- THE PROBLEM
Quote the listing below in its entirety.
(begin)
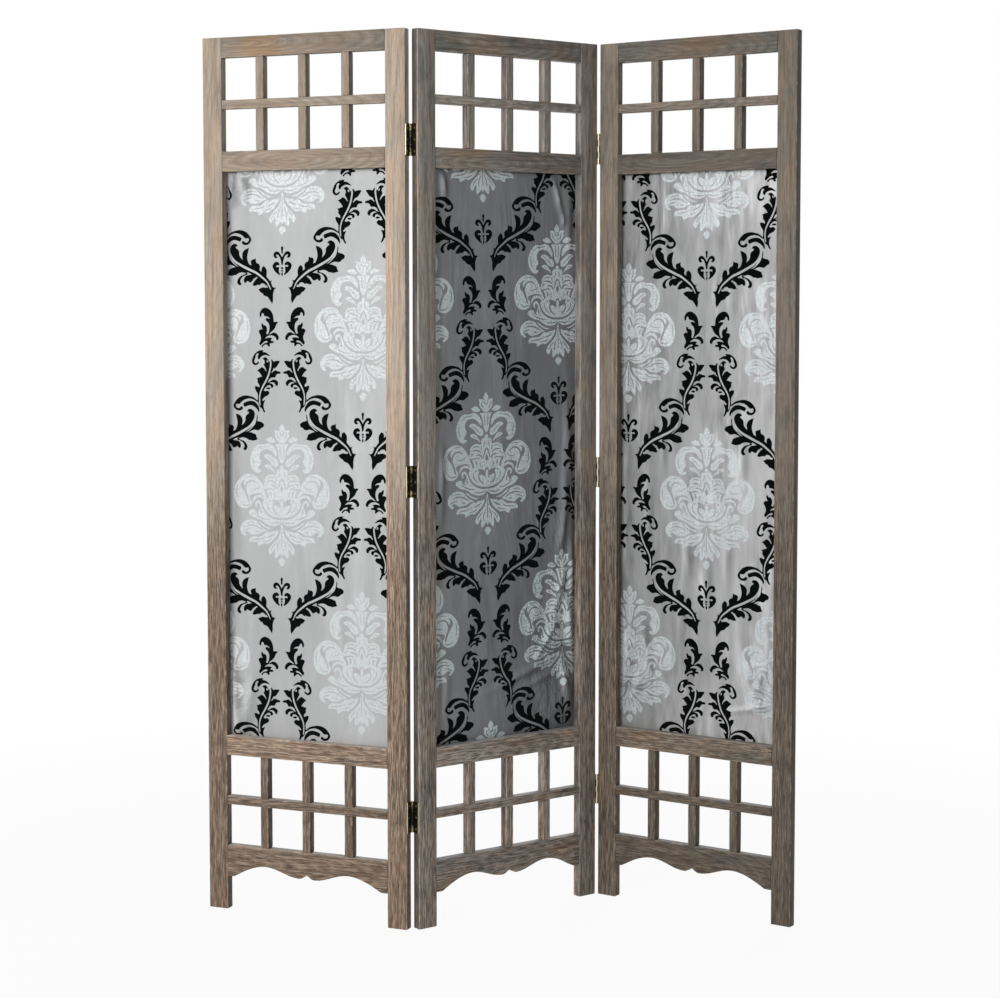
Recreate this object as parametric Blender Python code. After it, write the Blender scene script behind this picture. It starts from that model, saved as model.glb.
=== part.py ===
"""A folding screen: three wooden panels on butt hinges, each with a lattice above and below a stretched
cloth and a shaped apron at the foot. Metres, +Z up. The screen stands on the floor at Z = 0, its front
towards -Y, zigzagged as in use. Each panel is built in its own frame: X runs across the panel from its left
edge, Y from its front face to its back, Z up from the floor.
"""
import math

import bmesh
import bpy
from mathutils import Matrix, Vector

# The screen
HEIGHT = 1.700
PANEL_WIDTH = 0.430
FRAME_THICKNESS = 0.019
MIDDLE_TURN = math.radians(36.5)
LEFT_FOLD = math.radians(59.0)
RIGHT_FOLD = math.radians(70.5)

# Stiles and rails
STILE_WIDTH = 0.041
RAIL_HEIGHT = 0.0385
FOOT_HEIGHT = 0.066
BOTTOM_RAIL_HEIGHT = 0.062
LATTICE_HEIGHT = 0.179
ARRIS = 0.0012
ARRIS_STEPS = 2
SHARP_ANGLE = math.radians(80)
SEAT_GAP = 0.0003

# Tenons of the rails
TENON_LENGTH = 0.018
TENON_THICKNESS = 0.0065
TENON_SHOULDER = 0.007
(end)
- TASK SOLUTION
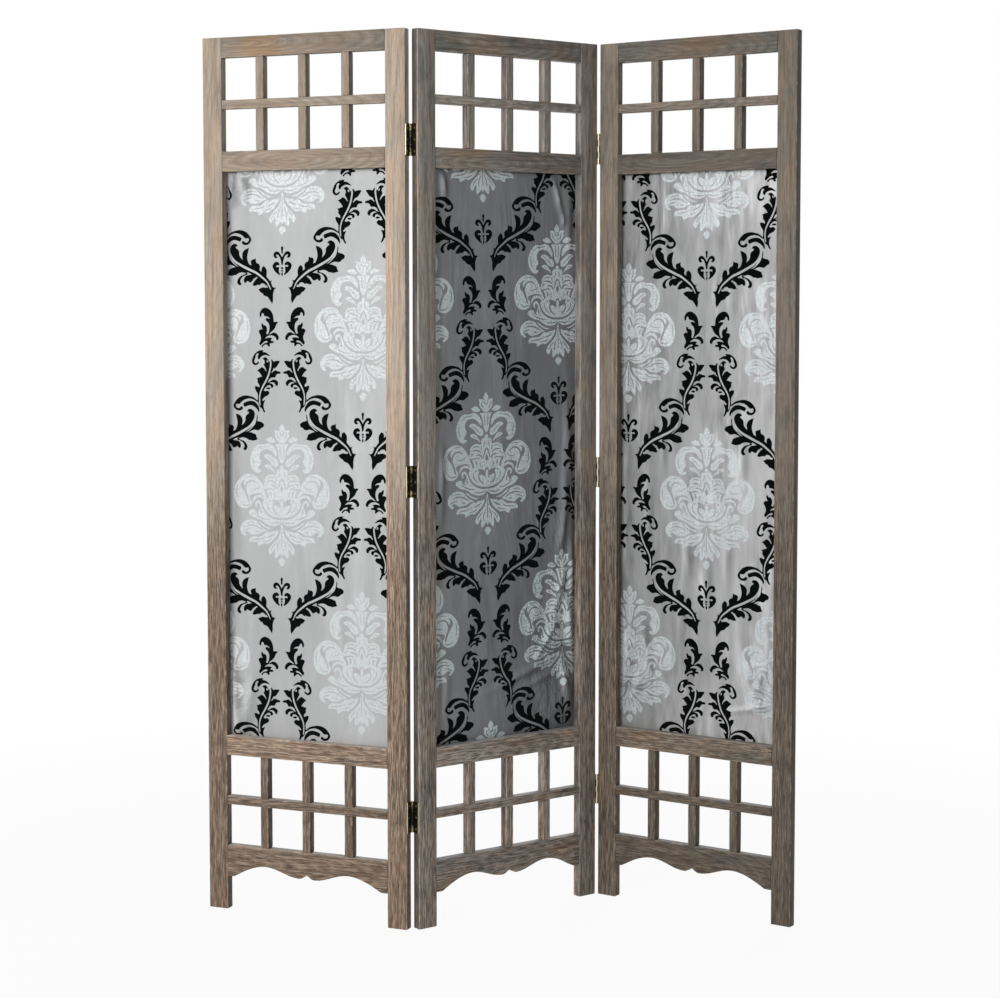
Recreate this object as parametric Blender Python code. After it, write the Blender scene script behind this picture. It starts from that model, saved as model.glb.
=== part.py ===
"""A folding screen: three wooden panels on butt hinges, each with a lattice above and below a stretched
cloth and a shaped apron at the foot. Metres, +Z up. The screen stands on the floor at Z = 0, its front
towards -Y, zigzagged as in use. Each panel is built in its own frame: X runs across the panel from its left
edge, Y from its front face to its back, Z up from the floor.
"""
import math

import bmesh
import bpy
from mathutils import Matrix, Vector

# The screen
HEIGHT = 1.700
PANEL_WIDTH = 0.430
FRAME_THICKNESS = 0.019
MIDDLE_TURN = math.radians(36.5)
LEFT_FOLD = math.radians(59.0)
RIGHT_FOLD = math.radians(70.5)

# Stiles and rails
STILE_WIDTH = 0.041
RAIL_HEIGHT = 0.0385
FOOT_HEIGHT = 0.066
BOTTOM_RAIL_HEIGHT = 0.062
LATTICE_HEIGHT = 0.179
ARRIS = 0.0012
ARRIS_STEPS = 2
SHARP_ANGLE = math.radians(80)
SEAT_GAP = 0.0003

# Tenons of the rails
TENON_LENGTH = 0.018
TENON_THICKNESS = 0.0065
TENON_SHOULDER = 0.007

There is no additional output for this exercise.